## Directive
Return each line containing "type".

####

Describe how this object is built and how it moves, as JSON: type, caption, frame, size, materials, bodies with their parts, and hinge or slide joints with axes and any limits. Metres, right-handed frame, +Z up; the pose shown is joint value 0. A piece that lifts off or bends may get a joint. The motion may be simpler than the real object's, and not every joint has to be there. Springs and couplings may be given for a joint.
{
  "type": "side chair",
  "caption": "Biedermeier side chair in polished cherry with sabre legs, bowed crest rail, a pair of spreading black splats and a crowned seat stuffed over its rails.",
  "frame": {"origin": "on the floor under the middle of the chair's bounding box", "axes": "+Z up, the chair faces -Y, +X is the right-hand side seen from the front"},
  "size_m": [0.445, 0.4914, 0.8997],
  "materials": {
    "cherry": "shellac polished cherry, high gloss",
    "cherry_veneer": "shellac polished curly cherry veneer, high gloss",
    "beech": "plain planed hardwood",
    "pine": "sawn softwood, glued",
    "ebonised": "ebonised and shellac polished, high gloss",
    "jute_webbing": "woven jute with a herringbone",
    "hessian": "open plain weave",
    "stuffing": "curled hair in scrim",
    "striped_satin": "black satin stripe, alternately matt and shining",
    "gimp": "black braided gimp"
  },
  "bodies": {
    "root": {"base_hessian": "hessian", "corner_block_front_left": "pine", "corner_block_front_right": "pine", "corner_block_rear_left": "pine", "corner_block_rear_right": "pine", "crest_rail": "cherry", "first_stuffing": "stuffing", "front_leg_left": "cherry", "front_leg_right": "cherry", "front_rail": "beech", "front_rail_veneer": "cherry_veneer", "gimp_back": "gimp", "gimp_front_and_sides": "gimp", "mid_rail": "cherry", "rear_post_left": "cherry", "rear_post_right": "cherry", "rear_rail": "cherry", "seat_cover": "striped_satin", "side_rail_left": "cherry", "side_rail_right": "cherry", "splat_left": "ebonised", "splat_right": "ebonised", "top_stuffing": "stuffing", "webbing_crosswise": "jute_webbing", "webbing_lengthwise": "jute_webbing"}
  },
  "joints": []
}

####

## Task result
Describe how this object is built and how it moves, as JSON: type, caption, frame, size, materials, bodies with their parts, and hinge or slide joints with axes and any limits. Metres, right-handed frame, +Z up; the pose shown is joint value 0. A piece that lifts off or bends may get a joint. The motion may be simpler than the real object's, and not every joint has to be there. Springs and couplings may be given for a joint.
  "type": "side chair",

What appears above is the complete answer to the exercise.